## Start Records supplied

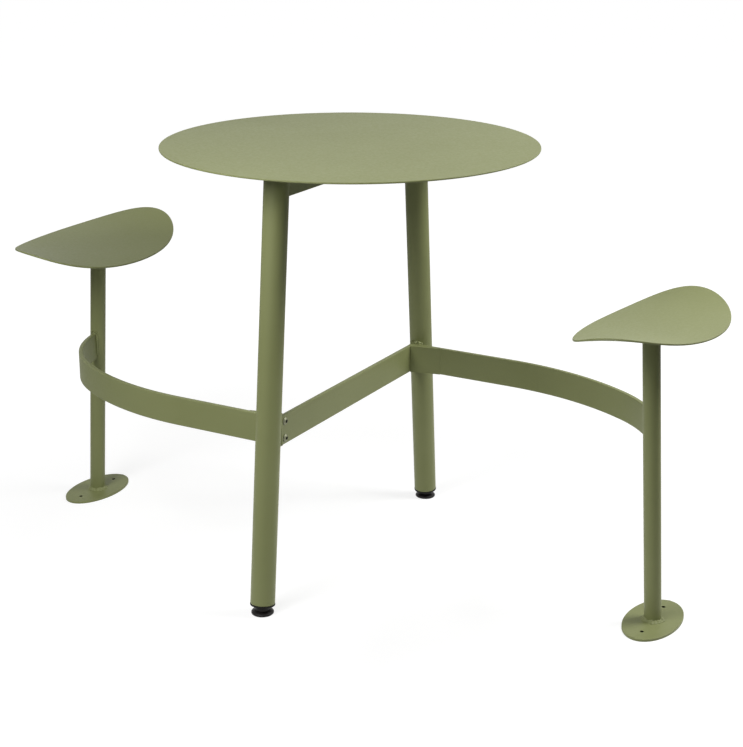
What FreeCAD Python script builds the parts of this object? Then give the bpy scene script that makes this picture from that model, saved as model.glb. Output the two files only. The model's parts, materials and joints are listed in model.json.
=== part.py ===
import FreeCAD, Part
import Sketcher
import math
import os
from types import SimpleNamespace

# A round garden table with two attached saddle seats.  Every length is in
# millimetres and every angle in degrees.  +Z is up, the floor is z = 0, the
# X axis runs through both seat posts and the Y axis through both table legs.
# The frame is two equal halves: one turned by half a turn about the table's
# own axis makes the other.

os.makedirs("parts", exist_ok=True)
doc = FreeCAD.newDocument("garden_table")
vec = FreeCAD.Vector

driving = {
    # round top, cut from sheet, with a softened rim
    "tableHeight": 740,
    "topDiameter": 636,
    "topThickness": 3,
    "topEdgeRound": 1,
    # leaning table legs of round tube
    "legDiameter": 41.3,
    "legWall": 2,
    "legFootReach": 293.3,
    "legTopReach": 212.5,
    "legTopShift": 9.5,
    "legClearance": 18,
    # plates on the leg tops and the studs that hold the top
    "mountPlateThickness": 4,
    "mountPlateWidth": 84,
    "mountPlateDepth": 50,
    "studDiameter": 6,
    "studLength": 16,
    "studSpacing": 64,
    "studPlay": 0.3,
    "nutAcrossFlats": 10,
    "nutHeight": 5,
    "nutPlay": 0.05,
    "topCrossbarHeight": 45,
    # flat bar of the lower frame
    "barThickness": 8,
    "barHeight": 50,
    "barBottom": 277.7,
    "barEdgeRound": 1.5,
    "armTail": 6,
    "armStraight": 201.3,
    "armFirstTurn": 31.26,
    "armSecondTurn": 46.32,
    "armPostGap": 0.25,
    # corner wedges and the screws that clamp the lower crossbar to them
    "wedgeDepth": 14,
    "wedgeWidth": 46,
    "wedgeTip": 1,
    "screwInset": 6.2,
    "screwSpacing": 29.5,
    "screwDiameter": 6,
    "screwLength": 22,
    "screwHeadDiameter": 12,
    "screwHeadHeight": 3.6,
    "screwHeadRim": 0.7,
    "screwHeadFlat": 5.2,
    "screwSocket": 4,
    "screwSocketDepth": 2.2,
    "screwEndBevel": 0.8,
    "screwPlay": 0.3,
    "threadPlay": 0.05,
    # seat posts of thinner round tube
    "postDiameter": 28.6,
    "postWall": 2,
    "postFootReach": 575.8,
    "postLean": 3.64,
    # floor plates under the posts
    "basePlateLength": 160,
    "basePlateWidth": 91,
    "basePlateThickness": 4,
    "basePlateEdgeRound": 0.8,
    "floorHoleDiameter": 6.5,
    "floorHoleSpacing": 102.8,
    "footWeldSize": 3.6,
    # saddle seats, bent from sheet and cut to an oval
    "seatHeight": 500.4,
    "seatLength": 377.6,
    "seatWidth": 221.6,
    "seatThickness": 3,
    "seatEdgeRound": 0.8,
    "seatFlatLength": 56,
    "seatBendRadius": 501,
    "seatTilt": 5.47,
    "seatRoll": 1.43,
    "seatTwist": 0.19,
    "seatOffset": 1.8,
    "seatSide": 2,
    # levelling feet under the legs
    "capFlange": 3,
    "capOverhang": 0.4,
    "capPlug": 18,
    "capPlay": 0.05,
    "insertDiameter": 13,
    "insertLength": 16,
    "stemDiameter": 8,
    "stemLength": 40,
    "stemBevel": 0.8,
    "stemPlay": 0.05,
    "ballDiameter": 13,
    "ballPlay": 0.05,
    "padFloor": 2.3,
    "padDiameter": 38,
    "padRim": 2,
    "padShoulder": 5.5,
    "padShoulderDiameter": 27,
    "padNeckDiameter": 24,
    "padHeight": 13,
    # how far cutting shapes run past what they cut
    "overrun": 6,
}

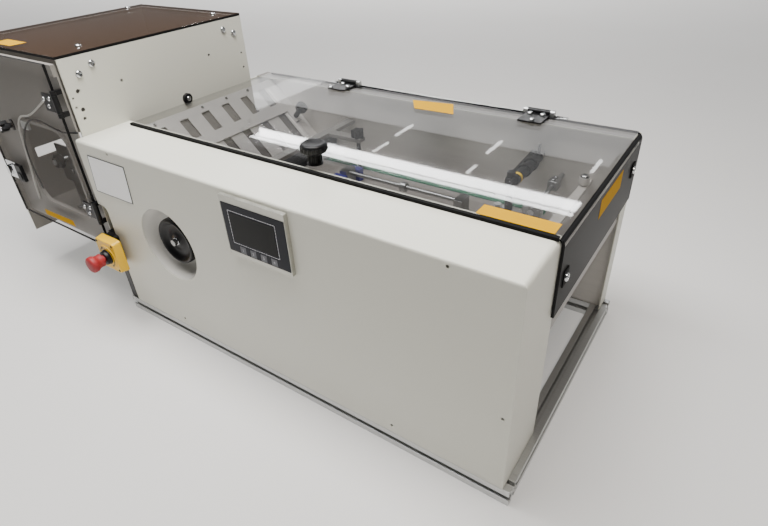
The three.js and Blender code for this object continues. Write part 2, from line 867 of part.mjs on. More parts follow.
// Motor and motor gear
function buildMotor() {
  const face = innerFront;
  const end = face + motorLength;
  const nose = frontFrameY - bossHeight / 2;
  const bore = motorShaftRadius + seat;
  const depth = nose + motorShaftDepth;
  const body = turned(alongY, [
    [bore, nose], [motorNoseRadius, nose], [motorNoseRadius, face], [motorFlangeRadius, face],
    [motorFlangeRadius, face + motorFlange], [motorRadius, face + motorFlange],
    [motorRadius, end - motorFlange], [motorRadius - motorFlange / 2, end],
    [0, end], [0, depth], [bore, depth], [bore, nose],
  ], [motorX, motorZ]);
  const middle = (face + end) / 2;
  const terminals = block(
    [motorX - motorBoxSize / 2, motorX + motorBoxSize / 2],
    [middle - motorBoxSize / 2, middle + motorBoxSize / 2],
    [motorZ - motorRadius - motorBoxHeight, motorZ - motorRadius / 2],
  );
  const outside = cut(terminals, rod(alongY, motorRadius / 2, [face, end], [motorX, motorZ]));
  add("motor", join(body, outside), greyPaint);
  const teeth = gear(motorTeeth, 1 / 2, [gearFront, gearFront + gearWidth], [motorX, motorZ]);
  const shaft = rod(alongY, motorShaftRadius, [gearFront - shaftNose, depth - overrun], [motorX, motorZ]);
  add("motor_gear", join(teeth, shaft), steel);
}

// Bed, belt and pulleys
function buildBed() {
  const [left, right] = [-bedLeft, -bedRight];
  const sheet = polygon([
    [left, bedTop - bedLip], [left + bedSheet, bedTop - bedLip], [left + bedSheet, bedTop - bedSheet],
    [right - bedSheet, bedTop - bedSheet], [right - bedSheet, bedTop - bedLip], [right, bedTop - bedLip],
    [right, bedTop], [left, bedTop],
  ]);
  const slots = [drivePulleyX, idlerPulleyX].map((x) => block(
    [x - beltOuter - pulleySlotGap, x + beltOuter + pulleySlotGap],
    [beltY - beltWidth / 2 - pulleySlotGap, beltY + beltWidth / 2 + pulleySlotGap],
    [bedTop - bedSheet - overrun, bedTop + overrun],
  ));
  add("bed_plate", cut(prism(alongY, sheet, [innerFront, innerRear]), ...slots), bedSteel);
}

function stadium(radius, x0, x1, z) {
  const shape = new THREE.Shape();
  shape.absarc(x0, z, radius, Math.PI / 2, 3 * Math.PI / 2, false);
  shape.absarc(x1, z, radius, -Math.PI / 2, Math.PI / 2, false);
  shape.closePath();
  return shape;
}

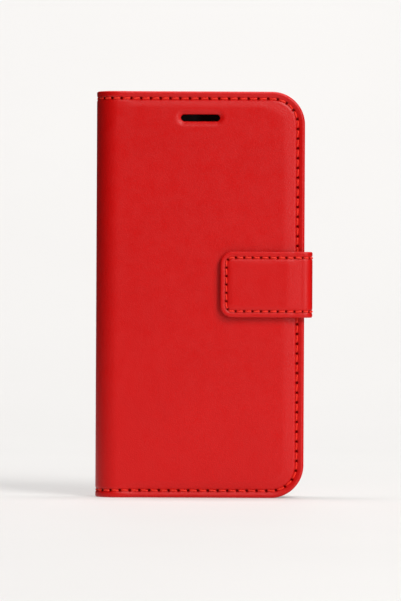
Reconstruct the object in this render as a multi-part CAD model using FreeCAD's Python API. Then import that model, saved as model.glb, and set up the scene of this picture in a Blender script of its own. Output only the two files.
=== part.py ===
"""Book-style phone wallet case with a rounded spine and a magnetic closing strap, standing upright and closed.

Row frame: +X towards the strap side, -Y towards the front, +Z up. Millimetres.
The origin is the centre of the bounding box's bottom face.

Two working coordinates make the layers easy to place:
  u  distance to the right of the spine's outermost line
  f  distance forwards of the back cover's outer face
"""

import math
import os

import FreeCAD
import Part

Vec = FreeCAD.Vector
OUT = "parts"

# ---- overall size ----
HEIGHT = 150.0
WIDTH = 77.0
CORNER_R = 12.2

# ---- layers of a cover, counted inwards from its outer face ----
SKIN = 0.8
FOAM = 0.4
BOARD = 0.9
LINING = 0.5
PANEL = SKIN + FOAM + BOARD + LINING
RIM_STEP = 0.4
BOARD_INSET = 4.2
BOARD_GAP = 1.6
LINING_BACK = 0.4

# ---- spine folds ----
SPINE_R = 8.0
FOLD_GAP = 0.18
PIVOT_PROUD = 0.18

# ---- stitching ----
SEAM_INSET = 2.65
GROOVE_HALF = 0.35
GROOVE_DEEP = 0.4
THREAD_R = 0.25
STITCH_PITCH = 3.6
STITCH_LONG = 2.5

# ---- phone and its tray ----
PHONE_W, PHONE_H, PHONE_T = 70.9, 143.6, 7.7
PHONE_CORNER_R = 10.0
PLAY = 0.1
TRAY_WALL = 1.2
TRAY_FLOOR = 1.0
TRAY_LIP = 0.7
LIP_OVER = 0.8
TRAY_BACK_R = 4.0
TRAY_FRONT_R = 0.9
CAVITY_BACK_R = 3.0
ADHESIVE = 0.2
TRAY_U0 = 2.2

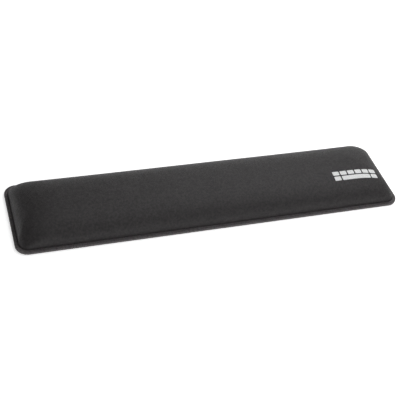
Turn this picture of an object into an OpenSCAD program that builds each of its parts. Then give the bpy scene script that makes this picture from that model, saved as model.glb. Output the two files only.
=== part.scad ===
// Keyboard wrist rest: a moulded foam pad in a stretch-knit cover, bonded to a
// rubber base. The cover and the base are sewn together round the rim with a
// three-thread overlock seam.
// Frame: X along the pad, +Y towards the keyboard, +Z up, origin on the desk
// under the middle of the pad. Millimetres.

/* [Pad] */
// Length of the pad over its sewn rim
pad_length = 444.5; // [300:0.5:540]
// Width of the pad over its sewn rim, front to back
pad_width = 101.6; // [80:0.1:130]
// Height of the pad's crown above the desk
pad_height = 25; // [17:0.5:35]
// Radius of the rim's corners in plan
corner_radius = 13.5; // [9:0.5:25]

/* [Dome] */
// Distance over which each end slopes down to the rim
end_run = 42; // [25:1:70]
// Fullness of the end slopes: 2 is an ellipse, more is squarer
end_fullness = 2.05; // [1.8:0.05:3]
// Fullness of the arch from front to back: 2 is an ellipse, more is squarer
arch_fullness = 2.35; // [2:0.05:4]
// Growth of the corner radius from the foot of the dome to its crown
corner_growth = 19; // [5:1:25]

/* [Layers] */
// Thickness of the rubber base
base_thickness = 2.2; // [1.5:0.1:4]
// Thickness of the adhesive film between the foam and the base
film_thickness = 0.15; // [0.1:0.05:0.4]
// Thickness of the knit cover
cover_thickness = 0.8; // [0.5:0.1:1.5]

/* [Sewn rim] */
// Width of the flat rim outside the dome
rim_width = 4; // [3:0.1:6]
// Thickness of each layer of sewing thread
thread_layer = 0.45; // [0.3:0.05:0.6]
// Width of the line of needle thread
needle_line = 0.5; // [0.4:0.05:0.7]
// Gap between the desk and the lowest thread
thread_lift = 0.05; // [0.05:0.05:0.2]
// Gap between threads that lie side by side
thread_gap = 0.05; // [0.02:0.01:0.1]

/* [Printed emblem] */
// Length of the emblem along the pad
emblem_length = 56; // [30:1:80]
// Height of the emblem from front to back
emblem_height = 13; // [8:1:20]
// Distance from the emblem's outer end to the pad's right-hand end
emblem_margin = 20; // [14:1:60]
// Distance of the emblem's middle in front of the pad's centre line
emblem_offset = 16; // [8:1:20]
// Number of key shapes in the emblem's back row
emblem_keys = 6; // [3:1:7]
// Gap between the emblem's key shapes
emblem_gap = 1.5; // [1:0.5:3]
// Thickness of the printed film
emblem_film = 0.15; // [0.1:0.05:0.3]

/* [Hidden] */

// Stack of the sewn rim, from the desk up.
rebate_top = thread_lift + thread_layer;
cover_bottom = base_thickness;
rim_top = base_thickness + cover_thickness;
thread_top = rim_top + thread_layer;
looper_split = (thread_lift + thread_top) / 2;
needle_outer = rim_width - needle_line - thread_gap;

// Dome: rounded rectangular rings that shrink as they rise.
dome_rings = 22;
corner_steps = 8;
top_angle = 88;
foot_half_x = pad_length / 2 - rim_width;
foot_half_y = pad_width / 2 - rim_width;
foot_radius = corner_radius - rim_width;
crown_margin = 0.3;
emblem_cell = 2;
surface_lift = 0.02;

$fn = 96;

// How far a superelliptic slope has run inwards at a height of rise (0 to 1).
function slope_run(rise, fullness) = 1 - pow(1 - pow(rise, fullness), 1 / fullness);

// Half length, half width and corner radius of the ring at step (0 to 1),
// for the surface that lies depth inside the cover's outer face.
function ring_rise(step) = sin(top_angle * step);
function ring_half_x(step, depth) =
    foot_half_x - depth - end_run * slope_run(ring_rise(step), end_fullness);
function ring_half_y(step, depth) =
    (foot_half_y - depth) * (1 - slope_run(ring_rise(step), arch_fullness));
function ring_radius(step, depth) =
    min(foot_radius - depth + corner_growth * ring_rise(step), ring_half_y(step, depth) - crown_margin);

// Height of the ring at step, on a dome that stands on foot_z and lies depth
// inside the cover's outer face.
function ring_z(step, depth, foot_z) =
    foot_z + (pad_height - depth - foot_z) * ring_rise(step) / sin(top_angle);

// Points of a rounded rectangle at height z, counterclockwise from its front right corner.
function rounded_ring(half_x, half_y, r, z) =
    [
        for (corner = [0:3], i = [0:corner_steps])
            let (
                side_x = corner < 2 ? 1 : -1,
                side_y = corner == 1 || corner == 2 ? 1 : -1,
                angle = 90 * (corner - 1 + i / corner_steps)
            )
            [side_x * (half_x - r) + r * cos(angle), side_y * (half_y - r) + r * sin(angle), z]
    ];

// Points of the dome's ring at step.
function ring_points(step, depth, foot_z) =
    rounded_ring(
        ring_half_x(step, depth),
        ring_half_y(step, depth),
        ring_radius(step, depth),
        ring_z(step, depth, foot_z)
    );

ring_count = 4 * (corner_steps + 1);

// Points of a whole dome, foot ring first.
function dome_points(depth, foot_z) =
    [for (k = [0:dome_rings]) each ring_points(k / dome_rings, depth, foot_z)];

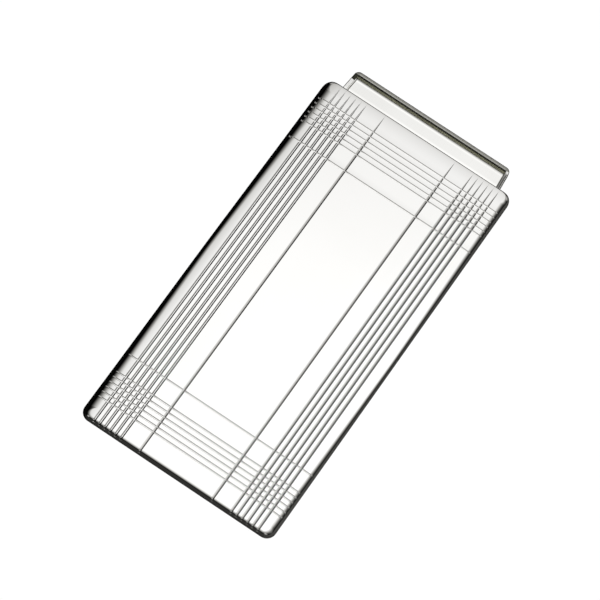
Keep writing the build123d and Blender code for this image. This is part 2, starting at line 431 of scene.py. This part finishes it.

## End Records supplied

■ **What you have to do**:
Write out each line exactly as it appears, from the line with "Turn this picture" up to and including the line with "thread_gap = 0.05; // [0.02:0.01:0.1]".

■ **Solution to the exercise**:
Turn this picture of an object into an OpenSCAD program that builds each of its parts. Then give the bpy scene script that makes this picture from that model, saved as model.glb. Output the two files only.
=== part.scad ===
// Keyboard wrist rest: a moulded foam pad in a stretch-knit cover, bonded to a
// rubber base. The cover and the base are sewn together round the rim with a
// three-thread overlock seam.
// Frame: X along the pad, +Y towards the keyboard, +Z up, origin on the desk
// under the middle of the pad. Millimetres.

/* [Pad] */
// Length of the pad over its sewn rim
pad_length = 444.5; // [300:0.5:540]
// Width of the pad over its sewn rim, front to back
pad_width = 101.6; // [80:0.1:130]
// Height of the pad's crown above the desk
pad_height = 25; // [17:0.5:35]
// Radius of the rim's corners in plan
corner_radius = 13.5; // [9:0.5:25]

/* [Dome] */
// Distance over which each end slopes down to the rim
end_run = 42; // [25:1:70]
// Fullness of the end slopes: 2 is an ellipse, more is squarer
end_fullness = 2.05; // [1.8:0.05:3]
// Fullness of the arch from front to back: 2 is an ellipse, more is squarer
arch_fullness = 2.35; // [2:0.05:4]
// Growth of the corner radius from the foot of the dome to its crown
corner_growth = 19; // [5:1:25]

/* [Layers] */
// Thickness of the rubber base
base_thickness = 2.2; // [1.5:0.1:4]
// Thickness of the adhesive film between the foam and the base
film_thickness = 0.15; // [0.1:0.05:0.4]
// Thickness of the knit cover
cover_thickness = 0.8; // [0.5:0.1:1.5]

/* [Sewn rim] */
// Width of the flat rim outside the dome
rim_width = 4; // [3:0.1:6]
// Thickness of each layer of sewing thread
thread_layer = 0.45; // [0.3:0.05:0.6]
// Width of the line of needle thread
needle_line = 0.5; // [0.4:0.05:0.7]
// Gap between the desk and the lowest thread
thread_lift = 0.05; // [0.05:0.05:0.2]
// Gap between threads that lie side by side
thread_gap = 0.05; // [0.02:0.01:0.1]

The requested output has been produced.